Other than that, do let me know of ANY fashion house which operates on on an equal investment scale (having a team of employees in the creation to assist the designer, a commercial as well as press department, a flagship boutique in the posh 8th district in Paris, a big show production in the Tuileries tents,...) that has ever turned profit after 3 years. I don't quite believe you have proper insight on how it looks like financially in a lot of designer's companies, I can tell you safely though that there are quite a couple in the red now for quite some time, that are struggling especially now or that have secretely gotten shareholder's cash infusions by now in order to survive.

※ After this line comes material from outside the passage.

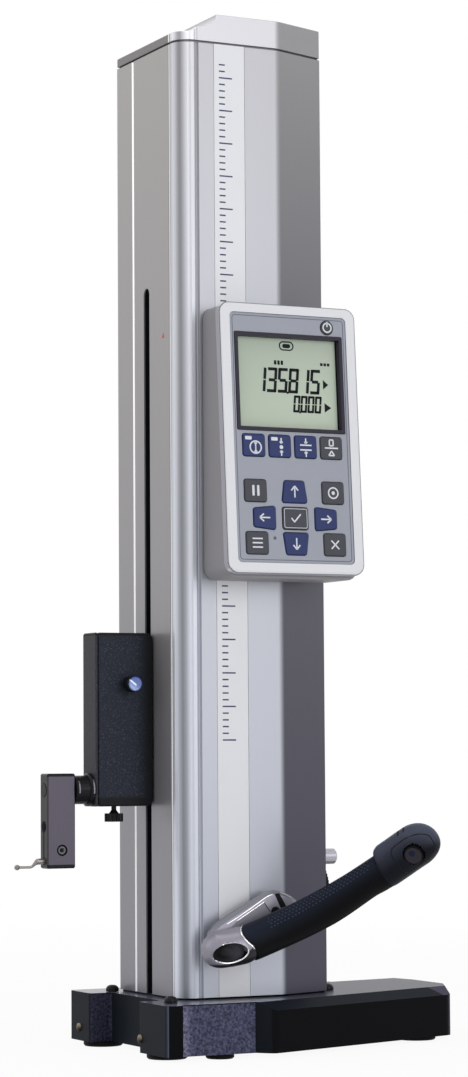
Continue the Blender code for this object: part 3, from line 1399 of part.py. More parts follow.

Perhaps it's a matter of product development. The are brands that DO make profit have a whole army of lines sold at every conceivable tier in the luxury market. They are all meticulously planned and expertly merchandised. Sadly they comprise mostly of keychains, logo bags, and crystal studded logo jewelry. (Dior, Chanel, Etc). They have the luxury of massive corporate support.
But I think certainly there's a niche out there for brands that are small and don't exactly have all the product lines and resources the big names do, take Anne Demeulemeester and Rick Owens, or Raf Simons. I mentioned it before, I think in this thread even, but they have managed to develop many different products each at different price points and that's been part of their success. They each have their signatures that customers can rely on and always identify. I you can't afford a $15,000 Palais Royal fur you can get a $200 razorback tee. I feel like Theyskens never bothered to make this happen with Nina Ricci (although he did with Rochas!). His vision was always too undefined and unappealing to translate into something simple like a t-shirt (remember those pieced t-shirts from spring 08 that were so tacky) or a cardigan.
But really, maybe he was just a bad fit for brand that never was and never will be that whimsical.